Task instructions:
Below are some entries. Output each one exactly as it appears.

Available data:
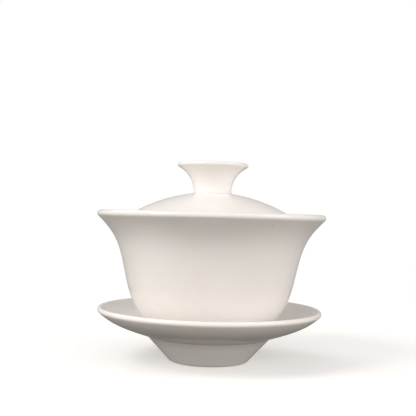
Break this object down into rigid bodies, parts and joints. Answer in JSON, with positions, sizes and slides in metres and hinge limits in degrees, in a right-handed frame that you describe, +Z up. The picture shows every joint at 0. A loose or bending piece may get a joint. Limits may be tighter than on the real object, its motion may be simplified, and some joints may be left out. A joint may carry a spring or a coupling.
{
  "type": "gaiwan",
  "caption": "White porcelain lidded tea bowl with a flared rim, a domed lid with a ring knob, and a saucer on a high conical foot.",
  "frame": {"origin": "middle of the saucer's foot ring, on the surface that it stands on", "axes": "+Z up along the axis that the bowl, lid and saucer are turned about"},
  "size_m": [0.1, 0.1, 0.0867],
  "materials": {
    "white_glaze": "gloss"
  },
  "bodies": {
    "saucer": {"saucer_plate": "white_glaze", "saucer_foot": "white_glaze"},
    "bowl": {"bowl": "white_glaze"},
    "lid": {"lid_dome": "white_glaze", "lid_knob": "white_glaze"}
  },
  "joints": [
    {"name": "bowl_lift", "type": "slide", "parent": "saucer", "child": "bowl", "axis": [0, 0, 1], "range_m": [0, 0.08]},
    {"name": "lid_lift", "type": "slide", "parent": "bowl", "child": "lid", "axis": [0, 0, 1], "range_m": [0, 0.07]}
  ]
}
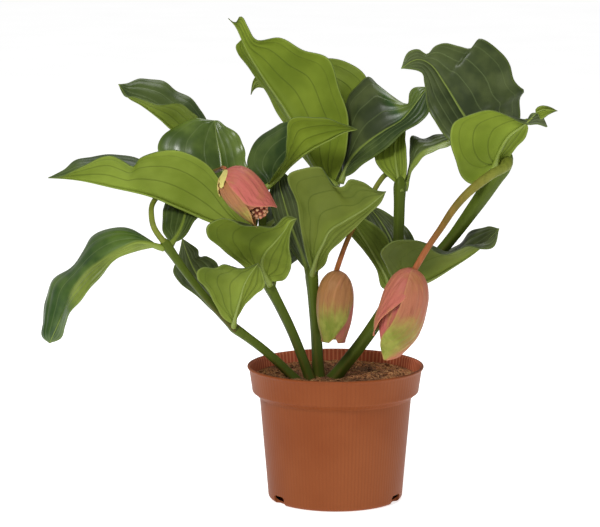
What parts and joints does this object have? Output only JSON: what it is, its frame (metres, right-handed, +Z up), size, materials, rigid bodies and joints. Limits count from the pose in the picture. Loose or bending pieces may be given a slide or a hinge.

Written response:
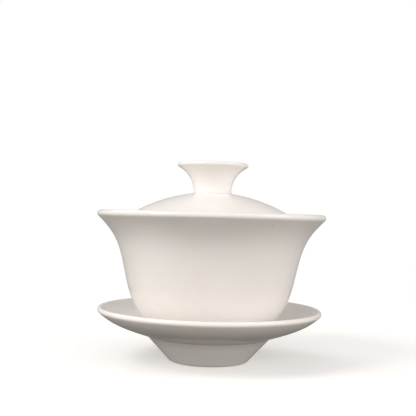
Break this object down into rigid bodies, parts and joints. Answer in JSON, with positions, sizes and slides in metres and hinge limits in degrees, in a right-handed frame that you describe, +Z up. The picture shows every joint at 0. A loose or bending piece may get a joint. Limits may be tighter than on the real object, its motion may be simplified, and some joints may be left out. A joint may carry a spring or a coupling.
{
  "type": "gaiwan",
  "caption": "White porcelain lidded tea bowl with a flared rim, a domed lid with a ring knob, and a saucer on a high conical foot.",
  "frame": {"origin": "middle of the saucer's foot ring, on the surface that it stands on", "axes": "+Z up along the axis that the bowl, lid and saucer are turned about"},
  "size_m": [0.1, 0.1, 0.0867],
  "materials": {
    "white_glaze": "gloss"
  },
  "bodies": {
    "saucer": {"saucer_plate": "white_glaze", "saucer_foot": "white_glaze"},
    "bowl": {"bowl": "white_glaze"},
    "lid": {"lid_dome": "white_glaze", "lid_knob": "white_glaze"}
  },
  "joints": [
    {"name": "bowl_lift", "type": "slide", "parent": "saucer", "child": "bowl", "axis": [0, 0, 1], "range_m": [0, 0.08]},
    {"name": "lid_lift", "type": "slide", "parent": "bowl", "child": "lid", "axis": [0, 0, 1], "range_m": [0, 0.07]}
  ]
}
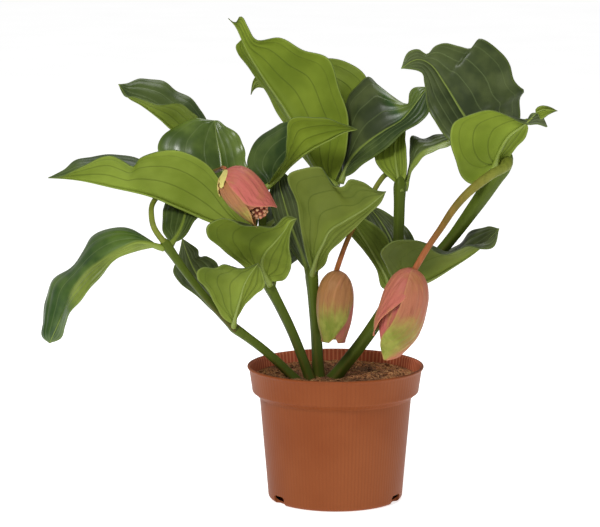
What parts and joints does this object have? Output only JSON: what it is, its frame (metres, right-handed, +Z up), size, materials, rigid bodies and joints. Limits count from the pose in the picture. Loose or bending pieces may be given a slide or a hinge.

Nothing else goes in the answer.